1989's Home Again is one of those "the road will never end" albums, a musical tour diary that confesses, "I can't wait to get back home again, then leave". For an album likely cobbled together on buses and in basements; it's completely cohesive. It's cohesion is all the more impressive for it also being a true group album, with Kastner and Pytel each contributing four songs while Bondhead and new guitarist Jon Cummins each pitch in a tune. While the sonic blueprint of the Doughboys, the melding of stun-volume guitars to folk-rock melodies, is Kastner's, it is Pytel's developing prowess as a songwriter that dominates the record.

Listen to those mesmerizing vocal arrangements on Pytel's (admittedly lyrically muddled) "White Sister" or the big whoa-oh chorus on "I Won't Write You a Letter (Home Again)", likely the best, most dynamic song the band ever recorded.


A career peak, alas, though John Kastner continued wearing the Doughboys name long after Brock Pytel quit and went to India.
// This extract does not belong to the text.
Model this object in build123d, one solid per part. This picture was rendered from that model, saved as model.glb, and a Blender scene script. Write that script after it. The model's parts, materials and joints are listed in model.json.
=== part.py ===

Still want my damn shirt back.


Download Home Again

Thursday, February 5, 2009

Tradition I


With first lines of the album, “I’m on way to bigger and better days” it’s clear that the Doughboys (John Kastner on guitar/vocals, Scott McCullough on guitar, Jon Bond Head on bass and Brock Pytel on drums) were going to be a more driven outfit than the Asexuals.
With the 1987 passing of both Minneapolis’ Husker Du and the L.A.’s the Descendants (both of whom honed their maniacal work ethic under the charge of SST Records), it seemed to be Montreal's the Doughboys who were destined to carry on those bands' tradition of melding aggression, distortion and songcraft.
The band (dubbed The Whoa-boys for those relentless whoa-oh sing-alongs) did bear that torch with aplomb. In fairness, with their major label affiliations, Vision Streetwear sponsorship and those damn white-boy dreads, they also furthered the commercialization of North American punk, even hanging on long enough to get a hit single in the grunge era.
1987’s Whatever, however, proved punks of that era who grew out their hair didn’t have to play college-rock or speed metal. This album drives like a hardcore record but it’s swarming with hooky tunes and melodic guitar lines. It’s hit-after-hit and even a certain uniformity of sound can’t slow this fucker down.
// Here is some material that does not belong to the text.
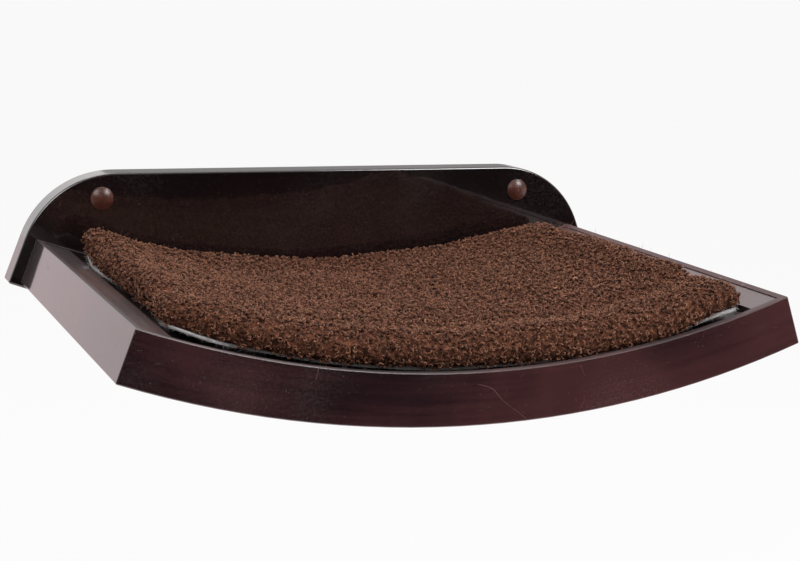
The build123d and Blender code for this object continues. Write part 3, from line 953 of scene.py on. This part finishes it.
def roots_on(mesh, count, keep, random):
    """Points and normals spread over a mesh's triangles in proportion to their area.

    Equal steps along the running sum of the areas pick the triangles, and each root gets a
    random place in its own. keep says for each triangle's middle and normal if it has wool.
    """
    mesh.calc_loop_triangles()
    three = np.empty(len(mesh.loop_triangles) * 3, np.int32)
    mesh.loop_triangles.foreach_get("vertices", three)
    a, b, c = (points_of(mesh)[three.reshape(-1, 3)[:, i]] for i in range(3))
    across = np.cross(b - a, c - a)
    area = np.linalg.norm(across, axis=1)
    normal = across / np.maximum(area, 1e-12)[:, None]
    total = np.cumsum(area * keep((a + b + c) / 3.0, normal))
    pick = np.searchsorted(total, (np.arange(count) + random.random(count)) * total[-1] / count)
    pick = np.minimum(pick, len(area) - 1)
    u, v = random.random((2, count, 1))
    flip = u + v > 1.0
    u, v = np.where(flip, 1.0 - u, u), np.where(flip, 1.0 - v, v)
    return a[pick] + u * (b - a)[pick] + v * (c - a)[pick], normal[pick]


def has_wool(middle, normal):
    """Wool grows on the top and sides, down to a little above the felt."""
    x, y, z = middle.T
    over_felt = z - height_on_curve(x, curled_up(x, y))
    return (over_felt > 0.0012) & (normal[:, 2] > -0.9)


def uphill(points):
    """The way up the nearest lump, as differences of the lumps a small step to either side."""
    steps = np.eye(3) * UPHILL_STEP
    return np.stack([lumps(points + step) - lumps(points - step) for step in steps], -1)


def gusts(points):
    """A slowly turning sideways lean for the wool at each point."""
    x, y = points[:, 0], points[:, 1]
    way = 3.0 * np.sin(38.0 * x + 17.0 * y) + 2.2 * np.sin(55.0 * y - 29.0 * x + 1.0)
    return np.stack([np.cos(way), np.sin(way), 0.0 * way], -1)


def unit(vectors):
    return vectors / np.maximum(np.linalg.norm(vectors, axis=-1, keepdims=True), 1e-9)


random = np.random.default_rng(SEED)
roots, root_normals = roots_on(cover.data, CURLS, has_wool, random)
print("roots:", len(roots))

# %% The curls themselves
SIDE_TURN = np.arange(3) * 2 * np.pi / 3
CURL_WIDTH = 0.00135  # from the corkscrew's axis to its centre line, at the root
CURL_CLIMB = 0.0044
CURL_SUNK = 0.0006  # how deep its first point lies in the cloth
CURL_THICK = 0.00088


def tubes(centre, radius, reference):
    """Points of three-sided tubes along centre lines, one row of the arrays for each tube.

    A tube's section is three points round the centre line, in the plane across its course.
    """
    course = unit(np.gradient(centre, axis=1))
    side = unit(np.cross(course, reference))
    up = np.cross(side, course)
    turn = SIDE_TURN[None, None, :, None]
    ring = np.cos(turn) * side[:, :, None] + np.sin(turn) * up[:, :, None]
    return centre[:, :, None] + ring * radius[:, :, None, None]


def tube_faces(count, rings):
    """Faces of count tubes of three sides: quads along them and a triangle at each end."""
    row, turn = np.meshgrid(np.arange(rings - 1), np.arange(3), indexing="ij")
    after = (turn + 1) % 3
    here, beside = row * 3 + turn, row * 3 + after
    quads = np.stack([here, beside, beside + 3, here + 3], -1).reshape(-1, 4)
    last = (rings - 1) * 3
    ends = np.array([[2, 1, 0], [last, last + 1, last + 2]])
    shift = np.arange(count)[:, None, None] * rings * 3
    return [(quads + shift).reshape(-1, 4), (ends + shift).reshape(-1, 3)]


def wool_piece(name, points, tone, finish):
    """A mesh of tubes with the wool's own map: the tube's tone across, root to tip upwards.

    Each side has a small shift of its own in the map, so that no face has zero width there.
    """
    count, rings = points.shape[:2]
    mesh = mesh_from(name, points.reshape(-1, 3), tube_faces(count, rings))
    shift = np.array([[0.0, 0.0], [0.006, 0.0], [0.003, 0.006]])
    place = np.zeros((count, rings, 3, 2))
    place[..., 0] = 0.01 + 0.97 * tone[:, None, None]
    place[..., 1] = np.linspace(0.0, 0.98, rings)[None, :, None]
    place += shift
    corners = np.empty(len(mesh.loops), np.int32)
    mesh.loops.foreach_get("vertex_index", corners)
    layer = mesh.uv_layers.new(name=CURL_MAP)
    layer.data.foreach_set("uv", place.reshape(-1, 2)[corners].astype(np.float32).ravel())
    new_piece(name, mesh, finish, "pad")
    print(name, "has", count, "tubes,", len(mesh.polygons), "faces")


def curl_points(root, normal, random):
    """Centre lines of the curls and their radius.

    A curl climbs along its lean while it winds about it: a corkscrew whose width shrinks from
    root to tip. Its first point lies just inside the cloth.
    """
    count = len(root)
    share = np.linspace(0.0, 1.0, CURL_RINGS)[None, :, None]
    size = random.uniform(0.75, 1.25, (count, 1, 1))
    lean = normal + 1.1 * unit(uphill(root)) + 0.45 * gusts(root)
    lean = unit(lean + 0.4 * random.normal(size=(count, 3)))[:, None]
    side = unit(np.cross(lean, random.normal(size=(count, 1, 3))))
    other = np.cross(lean, side)
    hand = random.choice([-1.0, 1.0], (count, 1, 1))
    turns = random.uniform(0.8, 1.35, (count, 1, 1))
    wind = hand * share * 2 * np.pi * turns
    width = CURL_WIDTH * size * (1.0 - 0.35 * share)
    climb = CURL_CLIMB * size * (share - 0.30 * share**2) - CURL_SUNK
    centre = root[:, None] + lean * climb + width * (side * (np.cos(wind) - 1.0) + other * np.sin(wind))
    radius = (CURL_THICK * size * (1.0 - 0.55 * share**1.5))[..., 0]
    return tubes(centre, radius, lean)


curl_shapes = curl_points(roots, root_normals, random)
curl_shapes = clear_of_wood(curl_shapes.reshape(-1, 3)).reshape(curl_shapes.shape)
# Painted highlight: curls on the tops of the lumps get lighter tones, curls between them darker.
hilltop_highlight = 0.5 + 0.5 * lumps(roots)
wide_patch = 0.5 + 0.5 * lumps(roots * 0.3)
tones = 0.34 * random.random(CURLS) + 0.50 * hilltop_highlight + 0.10 * wide_patch + 0.25 * random.random(CURLS) ** 8
tones = np.clip(tones, 0.0, 1.0)
order = np.array_split(np.argsort(roots[:, 0]), CURL_PIECES)
for number, chosen in enumerate(order, 1):
    wool_piece(f"fleece_curls_{number}", curl_shapes[chosen], tones[chosen], fleece_curls)

# %% [markdown]
# ## Loose fibres
#
# Single fibres stand out of the curls as fine pale threads, their pale tone a painted highlight, and the
# cut edge of the felt is fuzzy too. They are the same tubes, much thinner and only slightly bent.

# %% Fibres of the fleece and the felt
FIBRES, FIBRE_REACH, FIBRE_THICK = 2600, 0.0048, 0.00016
FUZZ, FUZZ_REACH, FUZZ_THICK = 3600, 0.0020, 0.00010
FIBRE_RINGS = 5
IN_THE_CURLS = 0.0022  # how high over the cloth a fibre starts
BARE_REAR = 0.035  # strip along the pad's rear edge without fibres


def fibre_points(root, lean, reach, thick, random):
    """Thin tubes that leave along lean and bend sideways as the square of the way along."""
    count = len(root)
    share = np.linspace(0.0, 1.0, FIBRE_RINGS)[None, :, None]
    length = reach * random.uniform(0.6, 1.3, (count, 1, 1))
    bend = random.normal(size=(count, 1, 3)) * 0.55
    centre = root[:, None] + length * (lean[:, None] * share + bend * share**2)
    radius = np.broadcast_to((thick * (1.0 - 0.6 * share))[..., 0], (count, FIBRE_RINGS))
    reference = unit(np.cross(lean, random.normal(size=(count, 3))))[:, None]
    points = tubes(centre, radius, reference)
    return clear_of_wood(points.reshape(-1, 3)).reshape(points.shape)


def has_fibres(middle, normal):
    """Fibres stand where there is wool, but not right against the backboard."""
    return has_wool(middle, normal) & (middle[:, 1] < PAD_REAR - BARE_REAR)


fibre_roots, fibre_normals = roots_on(cover.data, FIBRES, has_fibres, random)
fibre_lean = unit(0.55 * fibre_normals + random.normal(size=(FIBRES, 3)) * (0.8, 0.8, 0.25))
fibre_starts = fibre_roots + IN_THE_CURLS * fibre_normals
fibres = fibre_points(fibre_starts, fibre_lean, FIBRE_REACH, FIBRE_THICK, random)
# Painted highlight: the loose fibres get pale tones, as lit threads.
fibre_highlight_tones = np.clip(random.normal(0.85, 0.15, FIBRES), 0.0, 1.0)
wool_piece("fleece_fibres", fibres, fibre_highlight_tones, fleece_curls)


def is_felt_edge(middle, normal):
    """The felt's rim, where its surface faces sideways."""
    return np.abs(normal[:, 2]) < 0.75


felt_roots, felt_normals = roots_on(felt_base.data, FUZZ, is_felt_edge, random)
felt_lean = unit(felt_normals + 0.8 * random.normal(size=(FUZZ, 3)))
fuzz = fibre_points(felt_roots, felt_lean, FUZZ_REACH, FUZZ_THICK, random)


def felt_fuzz_finish():
    """Pale fibre, slightly darker at the root."""
    material, tree, shader = new_finish("felt_fuzz", Roughness=0.9, Sheen_Weight=0.3)
    place = add(tree, "UVMap", uv_map=CURL_MAP).outputs["UV"]
    split = add(tree, "SeparateXYZ", {0: place}).outputs
    tone = mixed(tree, split["X"], (0.30, 0.285, 0.285), (0.64, 0.615, 0.61))
    shade = step_between(tree, split["Y"], 0.0, 0.6, 0.35, 0.0)
    wire(tree, shader, Base_Color=mixed(tree, shade, tone, (0.25, 0.23, 0.23)))
    return material


wool_piece("felt_fuzz", fuzz, random.random(FUZZ), felt_fuzz_finish())

# %% [markdown]
# ## The studio
#
# A plain pale floor lies under the hammock, and the background is white, as in a product
# photograph. Gloss shows what lies behind the camera and above the piece, so the studio is
# built for the reflections: the pale floor behind the piece, slightly pink to reflections,
# makes the grazing gloss on the left end board, and a black flag in front, which only
# reflections see, keeps the front board dark.

# %% Floor and flag
FLOOR_DROP = 0.36
FLOOR_HALF = 60.0
FLAG_Y, FLAG_HALF, FLAG_TOP = -1.0, 1.4, 0.12
OWN_LIGHT = 0.92  # share of the floor's look that is its own light


def bare_tree(block):
    """The node tree of a material or a world, emptied."""
    block.use_nodes = True
    block.node_tree.nodes.clear()
    return block.node_tree


def flat_sheet(name, corners, finish):
    mesh = bpy.data.meshes.new(name)
    mesh.from_pydata(corners, [], [tuple(range(len(corners)))])
    mesh.materials.append(finish)
    sheet = bpy.data.objects.new(name, mesh)
    scene.collection.objects.link(sheet)
    return sheet


def floor_finish():
    """Pale matt floor. For the camera and for reflections most of its light is its own, so that
    it reads as a white background and still keeps a soft shadow. From below it is clear."""
    material = bpy.data.materials.new("studio_floor")
    tree = bare_tree(material)
    matt = add(tree, "BsdfDiffuse", {"Color": (0.80, 0.80, 0.80, 1.0)}).outputs[0]
    path = add(tree, "LightPath").outputs
    away = add(tree, "SeparateXYZ", {0: straight_place(tree)}).outputs["Y"]
    # Only reflections see this: the floor is pink to them, and dimmer from 0.35 m to 1.6 m behind the
    # wall's line, a painted reflection.
    warm = mixed(tree, path["Is Glossy Ray"], (1.0, 1.0, 1.0), (1.0, 0.83, 0.85))
    near = sums(tree, "MULTIPLY", path["Is Glossy Ray"], step_between(tree, away, 0.35, 1.6, 0.0, 0.28))
    white = add(tree, "Emission", {"Color": warm, "Strength": sums(tree, "SUBTRACT", 1.0, near)}).outputs[0]
    seen = sums(tree, "MAXIMUM", path["Is Camera Ray"], path["Is Glossy Ray"])
    seen = sums(tree, "MAXIMUM", seen, path["Is Transmission Ray"])
    glow = sums(tree, "MULTIPLY", seen, OWN_LIGHT)
    own = add(tree, "MixShader", {0: glow, 1: matt, 2: white}).outputs[0]
    clear = add(tree, "BsdfTransparent").outputs[0]
    below = add(tree, "NewGeometry").outputs["Backfacing"]
    both = add(tree, "MixShader", {0: below, 1: own, 2: clear}).outputs[0]
    add(tree, "OutputMaterial", {"Surface": both})
    return material


def flag_finish():
    material = bpy.data.materials.new("black_flag")
    tree = bare_tree(material)
    black = add(tree, "Emission", {"Strength": 0.0}).outputs[0]
    add(tree, "OutputMaterial", {"Surface": black})
    return material


floor_z = cad_box[0].z - FLOOR_DROP
square = ((-1, -1), (1, -1), (1, 1), (-1, 1))
floor_corners = [(x * FLOOR_HALF, y * FLOOR_HALF, floor_z) for x, y in square]
flat_sheet("floor", floor_corners, floor_finish())
flag_corners = [(x * FLAG_HALF, FLAG_Y, FLAG_TOP if up > 0 else floor_z) for x, up in square]
flag = flat_sheet("black_flag", flag_corners, flag_finish())
flag.visible_camera = flag.visible_diffuse = flag.visible_transmission = False
flag.visible_shadow = flag.visible_volume_scatter = False
print("floor at z =", round(floor_z, 3))

# %% Lamps and air
LAMPS = {  # name: place, width, watts
    "key_softbox": ((0.95, -1.15, 0.95), 0.7, 17.0),
    "fill_softbox": ((-1.1, -1.3, 1.1), 1.1, 14.0),
    "top_softbox": ((0.1, 0.2, 1.7), 1.4, 14.0),
}
AIR = 0.40  # strength of the light from all round
WHITE = (1.0, 1.0, 1.0, 1.0)

target = Vector((0.0, -0.2, -0.05))
for name, (place, width, watts) in LAMPS.items():
    lamp = bpy.data.lights.new(name, "AREA")
    lamp.shape, lamp.size, lamp.energy = "SQUARE", width, watts
    holder = bpy.data.objects.new(name, lamp)
    holder.location = place
    holder.rotation_euler = (target - holder.location).to_track_quat("-Z", "Y").to_euler()
    scene.collection.objects.link(holder)

air = bpy.data.worlds.new("studio_air")
scene.world = air
tree = bare_tree(air)
way = add(tree, "SeparateXYZ", {0: add(tree, "TexCoord").outputs["Generated"]}).outputs
path = add(tree, "LightPath").outputs
back = step_between(tree, way["Y"], -0.35, 0.35, 0.30, 1.0)
back = sums(tree, "MULTIPLY", back, step_between(tree, way["Z"], 0.08, 0.45, 0.74, 1.0))
seen = sums(tree, "MAXIMUM", path["Is Camera Ray"], path["Is Transmission Ray"])
lit = add(tree, "Background", {"Color": WHITE, "Strength": AIR}).outputs[0]
shown = add(tree, "Background", {"Color": WHITE, "Strength": 1.0}).outputs[0]
mirrored = add(tree, "Background", {"Color": (1.0, 0.96, 0.965, 1.0), "Strength": back}).outputs[0]
some = add(tree, "MixShader", {0: path["Is Glossy Ray"], 1: lit, 2: mirrored}).outputs[0]
every = add(tree, "MixShader", {0: seen, 1: some, 2: shown}).outputs[0]
add(tree, "OutputWorld", {"Surface": every})
print("lamps:", ", ".join(LAMPS))

# %% [markdown]
# ## The construction's size
#
# The dressed piece has to be as large as the construction says, apart from the pile that may
# stand a little proud. The construction's box is printed.

# %% Sizes
print("construction", [tuple(round(v, 4) for v in corner) for corner in cad_box])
Kastner’s song writing is at a peak herein (as heard in such chargers as “Tradition and “I Remember”) but he is not the group's only force to be reckoned with. One of the secrets behind a pop-punk band of depth is the drummer/songwriter a la Tommy Ramone of the Ramones, Grant Hart of Husker Du and Duncan Redmond from Snuff. To prove they’d learned this lesson well, The Doughboys kit-basher was one Brock Pytel, who wrote what may be the album’s most memorable song, the zen-punk, “Holiday” (“There’s no holiday from living there’s no shelter from it all, there’s no escape from dying – no one sees you when you’re standing tall”).


Many people consider the altogther-excellent Whatever the Doughboys most powerful album. They are wrong but easily forgiven.